_Task requirements_. Extract every record, keeping each one exactly as it is.

Modeling code records:

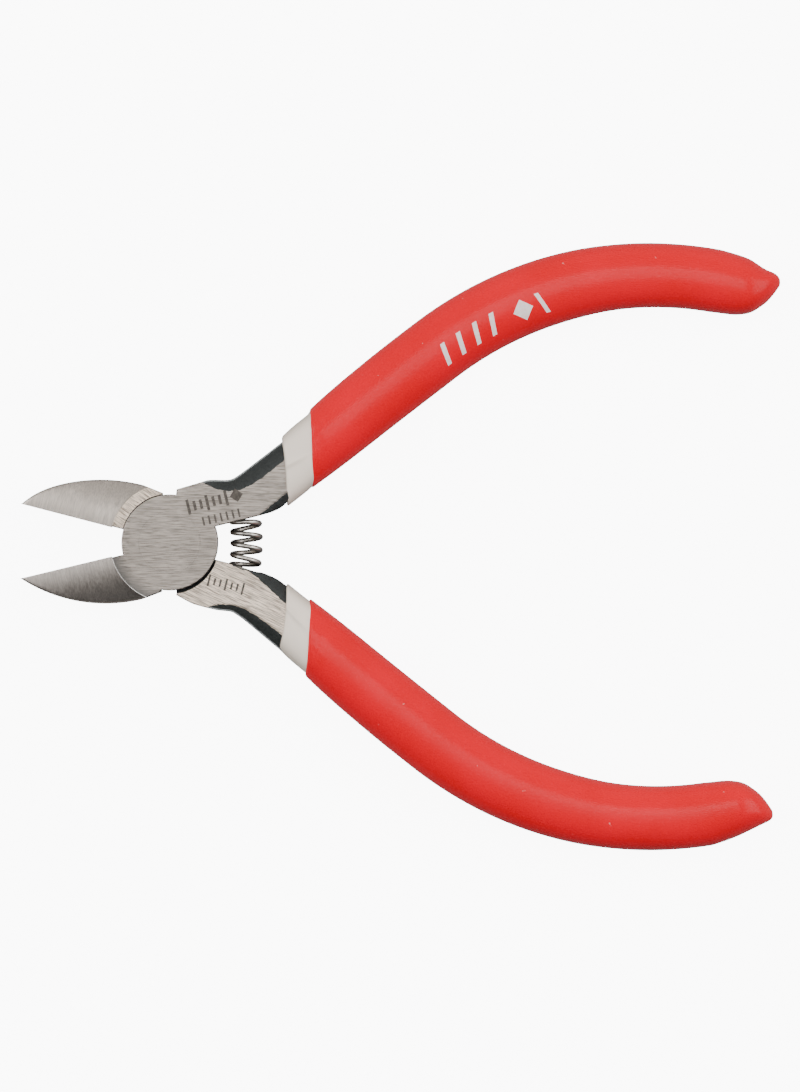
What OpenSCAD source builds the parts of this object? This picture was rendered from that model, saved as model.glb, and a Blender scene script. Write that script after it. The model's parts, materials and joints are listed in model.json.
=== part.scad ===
// Flush cutter: small side cutters with a riveted lap joint, a return spring and dipped grips.
// Origin on the pivot axis in the joint's rear face, jaws towards -X, +Z towards the flush side.
// Both levers come from one blank, drawn closed about the middle of its thickness, with its cutting
// edge along the X axis, its jaw below it and its handle above it. Each is then turned by open_half
// to where the tool rests open.

/* [Stance] */
// Angle that each lever rests open from the closed position, in degrees
open_half = 14; // [6:0.5:15]
// Gap between the two cutting edges when closed
edge_gap = 0.02; // [0.01:0.01:0.1]

/* [Joint] */
// Radius of the lap disc
disc_r = 5.95; // [5.6:0.05:6]
// Thickness of the ground joint
joint_t = 6; // [5.6:0.1:6.4]
// Gap between a lap disc and the jaw that wraps it
jaw_seam = 0.08; // [0.05:0.01:0.2]
// Gap between a lap disc and the neck that wraps it, at its narrow end
neck_seam = 0.2; // [0.1:0.05:0.4]
// How much wider that gap is at the shoulder
neck_seam_shift = 0.25; // [0:0.05:0.3]
// Gap between the two lap faces
lap_gap = 0.03; // [0.02:0.01:0.1]

/* [Rivet] */
// Shank radius
rivet_r = 2.4; // [2:0.1:2.8]
// Radius of the countersunk heads
rivet_head_r = 3.8; // [3.4:0.1:4.2]
// Radial running clearance in the rear lever
rivet_play = 0.03; // [0.01:0.01:0.08]

/* [Jaws] */
// Distance from the pivot to the tips
jaw_len = 18.95; // [17:0.05:21]
// Height of the jaw over its cutting edge
jaw_h = 6.05; // [5.8:0.05:6.4]
// Radius of the jaw's back
jaw_back_r = 19.3; // [18:0.1:24]
// Where the curve of the jaw's back starts
jaw_back_x = 5; // [4:0.1:6]
// Where the jaw's shoulder ends beside the pivot
jaw_shoulder_x = 2.7; // [2:0.1:3.5]
// Radius of the collar between the joint and the jaw
collar_r = 7.35; // [7:0.05:8]
// How far the collar stands back from the cutting line
throat_relief = 0.12; // [0.05:0.01:0.3]
// Half thickness of the jaw beside the collar
jaw_root_z = 2.75; // [2.4:0.05:2.9]
// Half thickness of the jaw at its tip
jaw_tip_z = 0.95; // [0.6:0.05:1.4]
// Radius of the crowned jaw faces
jaw_crown_r = 9; // [8:0.5:14]
// How far the crest of the crown lies from the cutting line
jaw_crest_y = 1; // [0:0.1:2]
// Angle of the cutting bevels, which are on the rear side, in degrees
bevel = 25; // [15:1:30]
// Height of the flat land at the cutting edge
edge_land = 0.25; // [0.15:0.05:0.5]

/* [Levers] */
// Where the shoulder starts beside the pivot
shoulder_x = 2.4; // [2:0.1:3.5]
// Height of the shoulder over the cutting line
shoulder_h = 6.3; // [6:0.05:6.6]
// Height of the neck's inner edge over the cutting line
neck_inner_y = 0.62; // [0.4:0.02:0.9]
// Angle between the straight of the lever and the cutting line, in degrees
lever_angle = 24.3; // [22:0.1:26]
// How far the lever's centreline passes from the pivot
lever_drop = 1.39; // [1.2:0.01:1.6]
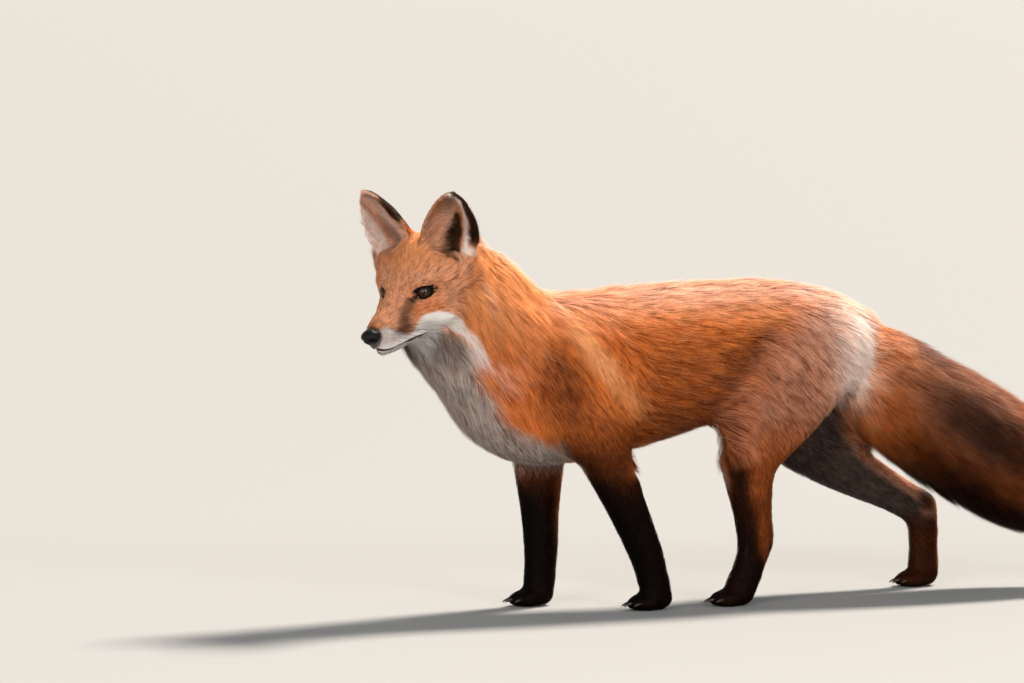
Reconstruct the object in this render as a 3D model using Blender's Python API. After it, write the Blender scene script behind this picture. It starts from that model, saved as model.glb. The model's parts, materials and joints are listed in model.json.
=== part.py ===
"""A red fox, life size, standing with its head turned a little to its left.

Units are metres. The fox faces -X, its left side is -Y and +Z is up. The floor is at Z = 0.
The body is modelled whole from tapered tubes and balls, melted together, and then parted with
thin cuts into the pieces that a person would name: head, jaw, ears, neck, trunk, legs and tail.
"""

import math
from collections import namedtuple

import bmesh
import bpy
from mathutils import Matrix, Vector

# ---------------------------------------------------------------- driving dimensions
CUT = 0.0004  # width of the thin cut between two neighbouring pieces
MELT_GRAIN = 0.0025  # grid size that melts the tubes into one body
FACE_SMOOTHING = 12  # passes that round the creases where the tubes meet
BODY_SMOOTHING = 150  # further passes on the trunk, the neck and the tops of the legs
BODY_FACES = (3300, 2700)  # triangles of the body, first evenly, then thinned on the trunk
TUBE_SIDES = 32
RINGS_PER_STATION = 5

LEFT, RIGHT = -1, 1  # the sign of Y on each side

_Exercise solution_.
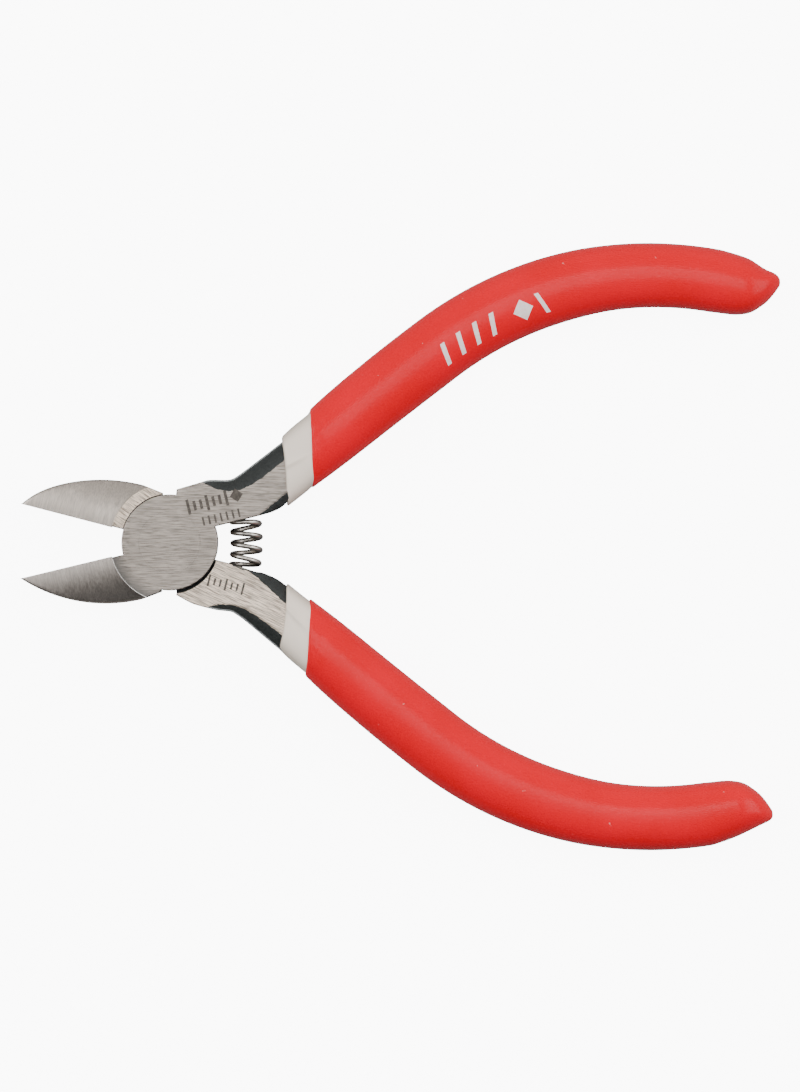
What OpenSCAD source builds the parts of this object? This picture was rendered from that model, saved as model.glb, and a Blender scene script. Write that script after it. The model's parts, materials and joints are listed in model.json.
=== part.scad ===
// Flush cutter: small side cutters with a riveted lap joint, a return spring and dipped grips.
// Origin on the pivot axis in the joint's rear face, jaws towards -X, +Z towards the flush side.
// Both levers come from one blank, drawn closed about the middle of its thickness, with its cutting
// edge along the X axis, its jaw below it and its handle above it. Each is then turned by open_half
// to where the tool rests open.

/* [Stance] */
// Angle that each lever rests open from the closed position, in degrees
open_half = 14; // [6:0.5:15]
// Gap between the two cutting edges when closed
edge_gap = 0.02; // [0.01:0.01:0.1]

/* [Joint] */
// Radius of the lap disc
disc_r = 5.95; // [5.6:0.05:6]
// Thickness of the ground joint
joint_t = 6; // [5.6:0.1:6.4]
// Gap between a lap disc and the jaw that wraps it
jaw_seam = 0.08; // [0.05:0.01:0.2]
// Gap between a lap disc and the neck that wraps it, at its narrow end
neck_seam = 0.2; // [0.1:0.05:0.4]
// How much wider that gap is at the shoulder
neck_seam_shift = 0.25; // [0:0.05:0.3]
// Gap between the two lap faces
lap_gap = 0.03; // [0.02:0.01:0.1]

/* [Rivet] */
// Shank radius
rivet_r = 2.4; // [2:0.1:2.8]
// Radius of the countersunk heads
rivet_head_r = 3.8; // [3.4:0.1:4.2]
// Radial running clearance in the rear lever
rivet_play = 0.03; // [0.01:0.01:0.08]

/* [Jaws] */
// Distance from the pivot to the tips
jaw_len = 18.95; // [17:0.05:21]
// Height of the jaw over its cutting edge
jaw_h = 6.05; // [5.8:0.05:6.4]
// Radius of the jaw's back
jaw_back_r = 19.3; // [18:0.1:24]
// Where the curve of the jaw's back starts
jaw_back_x = 5; // [4:0.1:6]
// Where the jaw's shoulder ends beside the pivot
jaw_shoulder_x = 2.7; // [2:0.1:3.5]
// Radius of the collar between the joint and the jaw
collar_r = 7.35; // [7:0.05:8]
// How far the collar stands back from the cutting line
throat_relief = 0.12; // [0.05:0.01:0.3]
// Half thickness of the jaw beside the collar
jaw_root_z = 2.75; // [2.4:0.05:2.9]
// Half thickness of the jaw at its tip
jaw_tip_z = 0.95; // [0.6:0.05:1.4]
// Radius of the crowned jaw faces
jaw_crown_r = 9; // [8:0.5:14]
// How far the crest of the crown lies from the cutting line
jaw_crest_y = 1; // [0:0.1:2]
// Angle of the cutting bevels, which are on the rear side, in degrees
bevel = 25; // [15:1:30]
// Height of the flat land at the cutting edge
edge_land = 0.25; // [0.15:0.05:0.5]

/* [Levers] */
// Where the shoulder starts beside the pivot
shoulder_x = 2.4; // [2:0.1:3.5]
// Height of the shoulder over the cutting line
shoulder_h = 6.3; // [6:0.05:6.6]
// Height of the neck's inner edge over the cutting line
neck_inner_y = 0.62; // [0.4:0.02:0.9]
// Angle between the straight of the lever and the cutting line, in degrees
lever_angle = 24.3; // [22:0.1:26]
// How far the lever's centreline passes from the pivot
lever_drop = 1.39; // [1.2:0.01:1.6]
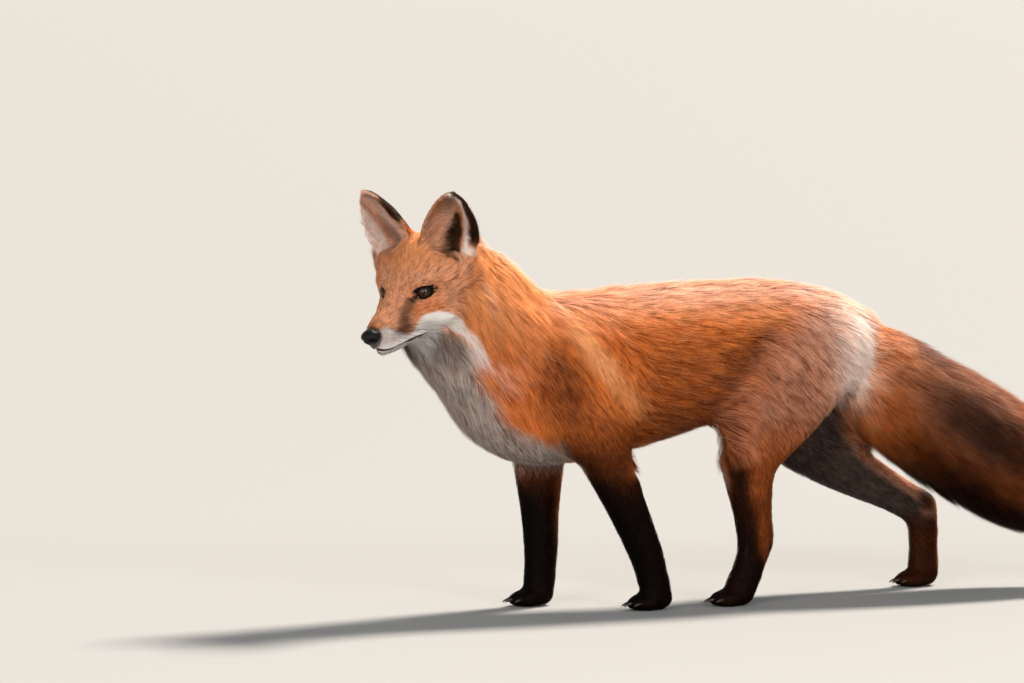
Reconstruct the object in this render as a 3D model using Blender's Python API. After it, write the Blender scene script behind this picture. It starts from that model, saved as model.glb. The model's parts, materials and joints are listed in model.json.
=== part.py ===
"""A red fox, life size, standing with its head turned a little to its left.

Units are metres. The fox faces -X, its left side is -Y and +Z is up. The floor is at Z = 0.
The body is modelled whole from tapered tubes and balls, melted together, and then parted with
thin cuts into the pieces that a person would name: head, jaw, ears, neck, trunk, legs and tail.
"""

import math
from collections import namedtuple

import bmesh
import bpy
from mathutils import Matrix, Vector

# ---------------------------------------------------------------- driving dimensions
CUT = 0.0004  # width of the thin cut between two neighbouring pieces
MELT_GRAIN = 0.0025  # grid size that melts the tubes into one body
FACE_SMOOTHING = 12  # passes that round the creases where the tubes meet
BODY_SMOOTHING = 150  # further passes on the trunk, the neck and the tops of the legs
BODY_FACES = (3300, 2700)  # triangles of the body, first evenly, then thinned on the trunk
TUBE_SIDES = 32
RINGS_PER_STATION = 5

LEFT, RIGHT = -1, 1  # the sign of Y on each side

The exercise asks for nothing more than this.